Les marchands étant des entités juridiques indépendantes de la place de marché sur lesquelles ils publient leurs produits, ces derniers bénéficient d’un environnement facile d’accès et d’utilisation tout en profitant profitent de la notoriété de la plateforme. En plus de quoi, en cas de litige, les risques pour les vendeurs sont limités. C’est donc ce manque de sanction efficace qui contribue à la négligence constatée dans le respect des normes.
La sanction de déréférencement pour forcer Wish à se mettre en conformité
Cette situation est assez particulière et c’est la première fois qu’un site est déréférencé de la sorte en Europe. Il est donc important de comprendre le mécanisme de déréférencement et ce qu’il implique en pratique.

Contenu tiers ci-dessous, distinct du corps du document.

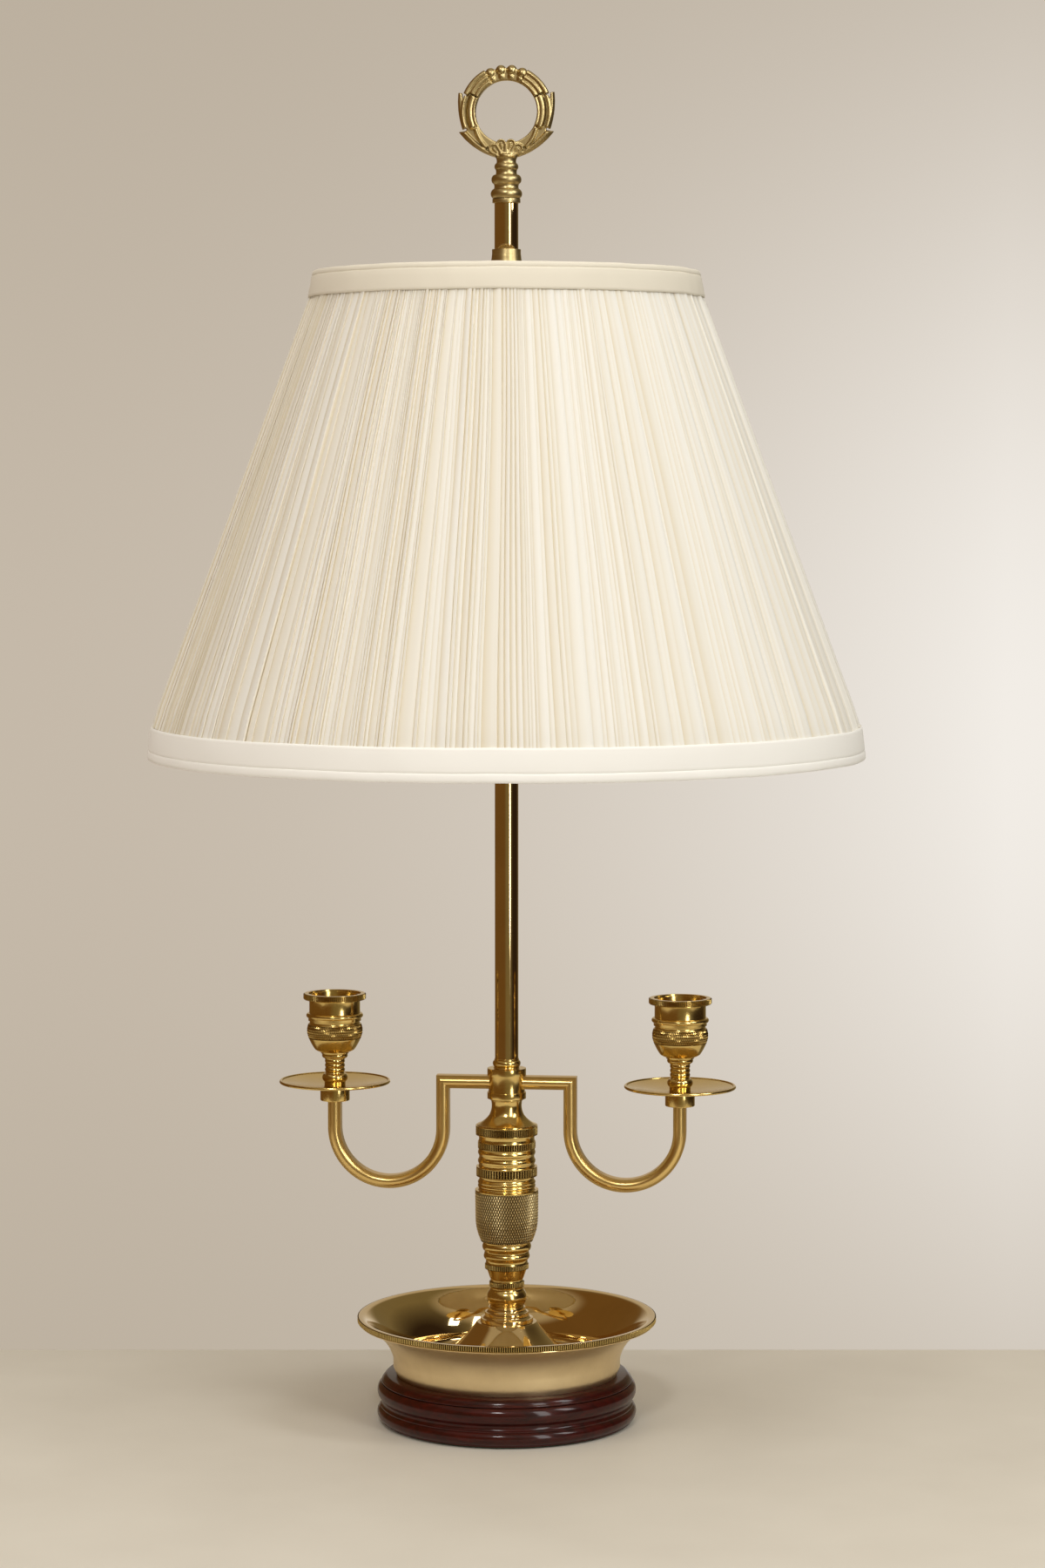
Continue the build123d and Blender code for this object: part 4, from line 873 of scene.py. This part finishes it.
class LAMP_OT_stage(bpy.types.Operator):
    """Set the camera, the table top, the room and the lights"""
    bl_idname = "lamp.stage"
    bl_label = "Stage"

    def execute(self, context):
        stage = context.scene.lamp_stage
        place_camera(stage)
        lay_table(stage)
        paint_room(stage)
        for name, settings in LIGHTS.items():
            hang_light(name, getattr(stage, name + "_power"), stage.azimuth, *settings)
        context.scene.view_settings.view_transform = "Standard"
        return {"FINISHED"}


# -------------------------------------------------------------------- carried CAD nodes
ARM_EDGE = 0.3 * MM         # rounding of the arms' polished edges
CAST_GRAIN = 0.245 * MM     # finest detail that the wreath's casting keeps
CAST_WEAR = 9               # rounds of smoothing that wear it down


class LAMP_OT_carried(bpy.types.Operator):
    """Finish the CAD pieces that keep their own meshes"""
    bl_idname = "lamp.carried"
    bl_label = "Carried pieces"

    def execute(self, context):
        finishes = {
            "polished_brass": polished_brass(),
            "satin_brass": satin_brass(),
            "aged_brass": brass_material("aged_brass", "aged", roughness=0.35, tarnish=0.6),
            "antique_brass": antique_brass(),
            "socket_brass": drawn_brass(),
            "mahogany": mahogany(),
            "green_felt": green_felt(),
            "black_plastic": black_bakelite(),
            "zinc_steel": zinc_steel(),
            "liner_paper": liner_card(),
            "bulb_aluminium": cap_aluminium(),
            "bulb_frosted": frosted_glass(),
        }
        for piece in frame["nodes"].values():
            for holder in piece.material_slots:
                if holder.material.name in finishes:
                    holder.material = finishes[holder.material.name]
        bar = bar_brass()
        for node in ("left_arm", "right_arm"):
            arm = frame["nodes"][node]
            arm.material_slots[0].material = bar
            edges = arm.modifiers.new("edges", "BEVEL")
            edges.width = ARM_EDGE
            edges.segments = 2
            edges.harden_normals = True
        cast = frame["nodes"]["finial_wreath"]
        skin = cast.modifiers.new("cast_skin", "REMESH")
        skin.mode = "VOXEL"
        skin.voxel_size = CAST_GRAIN
        skin.use_smooth_shade = True
        worn = cast.modifiers.new("worn", "SMOOTH")
        worn.iterations = CAST_WEAR
        return {"FINISHED"}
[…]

Qui peut prendre de telles mesures ?
C’est bien la direction générale de la Concurrence, de la Consommation et de la Répression des fraudes qui dispose de cette faculté. Romain Roussel, porte-parole de la DGCCRF, explique ainsi que la loi du 3 décembre 2020 a renforcé les moyens d’action disponibles, permettant ainsi d’appliquer une réponse graduée lorsqu’il est constaté qu’un site n’est pas en conformité.

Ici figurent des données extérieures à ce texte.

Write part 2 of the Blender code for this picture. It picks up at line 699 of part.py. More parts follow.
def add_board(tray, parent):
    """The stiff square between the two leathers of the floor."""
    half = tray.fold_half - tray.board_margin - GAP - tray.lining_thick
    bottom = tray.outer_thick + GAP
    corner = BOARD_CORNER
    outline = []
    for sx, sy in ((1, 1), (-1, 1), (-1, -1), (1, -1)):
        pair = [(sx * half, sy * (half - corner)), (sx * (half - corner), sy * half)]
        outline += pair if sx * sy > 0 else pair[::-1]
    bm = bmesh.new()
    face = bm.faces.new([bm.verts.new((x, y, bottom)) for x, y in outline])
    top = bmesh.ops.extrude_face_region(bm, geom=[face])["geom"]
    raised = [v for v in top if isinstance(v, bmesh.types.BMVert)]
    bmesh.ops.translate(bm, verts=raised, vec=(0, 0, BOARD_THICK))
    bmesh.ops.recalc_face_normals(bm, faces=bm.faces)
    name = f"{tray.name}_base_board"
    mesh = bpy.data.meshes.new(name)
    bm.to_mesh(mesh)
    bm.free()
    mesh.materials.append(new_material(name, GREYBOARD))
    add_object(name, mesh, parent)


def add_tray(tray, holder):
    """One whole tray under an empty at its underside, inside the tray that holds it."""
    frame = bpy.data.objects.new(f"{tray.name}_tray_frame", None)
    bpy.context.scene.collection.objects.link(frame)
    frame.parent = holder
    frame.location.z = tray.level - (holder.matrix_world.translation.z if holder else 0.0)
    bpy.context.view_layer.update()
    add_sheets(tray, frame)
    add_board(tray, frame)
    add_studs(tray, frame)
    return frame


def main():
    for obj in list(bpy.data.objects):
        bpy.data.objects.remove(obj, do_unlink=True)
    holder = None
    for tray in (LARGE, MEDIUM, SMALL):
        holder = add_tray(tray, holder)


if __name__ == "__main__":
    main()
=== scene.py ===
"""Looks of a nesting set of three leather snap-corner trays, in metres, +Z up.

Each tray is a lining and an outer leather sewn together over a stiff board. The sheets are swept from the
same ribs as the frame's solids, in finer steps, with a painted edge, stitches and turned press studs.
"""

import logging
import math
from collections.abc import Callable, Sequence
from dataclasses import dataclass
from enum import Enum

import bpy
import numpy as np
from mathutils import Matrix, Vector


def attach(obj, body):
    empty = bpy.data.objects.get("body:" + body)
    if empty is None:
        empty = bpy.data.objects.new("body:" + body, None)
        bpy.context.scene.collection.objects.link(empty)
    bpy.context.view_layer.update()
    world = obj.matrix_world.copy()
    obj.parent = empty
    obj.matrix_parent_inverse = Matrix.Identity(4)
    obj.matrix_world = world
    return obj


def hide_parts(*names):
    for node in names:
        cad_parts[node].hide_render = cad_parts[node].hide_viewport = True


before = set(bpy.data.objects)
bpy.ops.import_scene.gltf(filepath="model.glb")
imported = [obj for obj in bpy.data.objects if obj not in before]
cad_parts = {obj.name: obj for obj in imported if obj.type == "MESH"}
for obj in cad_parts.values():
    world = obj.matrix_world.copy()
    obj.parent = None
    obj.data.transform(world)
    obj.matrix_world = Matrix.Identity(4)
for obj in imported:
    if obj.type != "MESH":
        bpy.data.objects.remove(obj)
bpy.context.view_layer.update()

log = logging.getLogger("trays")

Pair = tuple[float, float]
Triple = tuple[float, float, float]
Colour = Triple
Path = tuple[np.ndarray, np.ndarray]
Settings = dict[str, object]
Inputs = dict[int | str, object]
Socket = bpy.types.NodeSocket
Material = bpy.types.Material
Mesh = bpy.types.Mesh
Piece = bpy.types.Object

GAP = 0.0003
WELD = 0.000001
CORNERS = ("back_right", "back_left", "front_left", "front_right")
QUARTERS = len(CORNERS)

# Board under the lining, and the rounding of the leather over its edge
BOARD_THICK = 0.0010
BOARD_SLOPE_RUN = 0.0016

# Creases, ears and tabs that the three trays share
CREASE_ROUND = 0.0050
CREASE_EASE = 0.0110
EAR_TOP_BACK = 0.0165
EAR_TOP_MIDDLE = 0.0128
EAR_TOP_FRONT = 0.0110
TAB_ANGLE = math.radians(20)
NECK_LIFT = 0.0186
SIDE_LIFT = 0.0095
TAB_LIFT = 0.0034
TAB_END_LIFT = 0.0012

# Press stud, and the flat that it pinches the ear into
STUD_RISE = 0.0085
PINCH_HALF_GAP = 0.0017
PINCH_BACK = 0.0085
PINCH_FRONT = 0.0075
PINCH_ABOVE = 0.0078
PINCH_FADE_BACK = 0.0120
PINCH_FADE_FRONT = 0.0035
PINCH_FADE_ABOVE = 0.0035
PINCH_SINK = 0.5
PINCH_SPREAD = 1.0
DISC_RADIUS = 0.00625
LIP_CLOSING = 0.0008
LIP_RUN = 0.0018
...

Comment cela se traduit-il en pratique ?
Pour mettre en œuvre une telle procédure, la DGCCRF doit faire appel aux fournisseurs d’accès à Internet, les FAI, qui nous permettent d’avoir accès à Internet et qui sont donc également en mesure de restreindre l’accès à un site défini. Le déréférencement implique donc que plus aucune recherche, effectuée sur un moteur de recherche, ne va rediriger l’internaute vers le site concerné, même si la requête contient le nom du site ou les mots clés nécessaires. Malgré-tout, l’accès au site n’est pas rendu impossible pour autant, mais pour y accéder, il faudra alors taper directement l’adresse URL dans la barre de recherche URL d’un navigateur. S’ajoute à cela le retrait de l’application Wish des principaux magasins d’applications en ligne comme le Play Store Android et l’App Store Apple.
Quelles sont les conséquences d’une telle restriction ?
L’effet immédiat pour l’entreprise est donc une limitation considérable du trafic sur sa plateforme, car beaucoup d’utilisateurs ont l’habitude de passer par les moteurs de recherche pour accéder à des sites sur Internet. Cette baisse de visibilité implique inévitablement que le site marchand se positionne plus difficilement par rapport à ses concurrents, engendrant ainsi une baisse des ventes et donc du chiffre d’affaire. Une sanction particulièrement sévère selon Wish, sanctionné peu avant le Black Friday et à l’approche des fêtes de fin d’année.
Une décision contestée par Wish qui se défend en revendiquant le statut d’hébergeur
Peu de temps après que la sanction ne soit tombée, Wish a tenu à se défendre en communiquant leur désaccord envers cette décision, que la plateforme considère « illégale et disproportionnée ».
Pour étayer sa défense, l’entreprise affirme faire plus d’efforts que nécessaire et revendique le statut de plateforme de marché. Elle estime ainsi n’avoir aucune obligation légale d’effectuer des contrôles sur les produits proposés à la vente et nie donc toute responsabilité.
De son côté, la DGCCRF estime que Wish agit dans la pratique comme un distributeur, car l’entreprise « intervient en amont lors de la gestion du contrat et en aval lors de la phase de SAV », faisant obstacle à la qualification de simple hébergeur.
« La plateforme ne se contente pas de mettre des internautes et des marques en contact, mais est impliquée dans la mise à disposition et le retour des produits. » – DGCCRF, au sujet de la qualification d’hébergeur
Wish estimant malgré-tout être dans son droit, elle a entrepris un recours juridique à l’encontre de l’administration française afin d’obtenir la levée de la sanction. L’affaire se règlera donc devant les juges. Ne souhaitant pas commenter plus que nécessaire, la DGCCRF indique seulement se soucier de la sécurité des consommateurs et semble confiante quant à l’issue de cette affaire.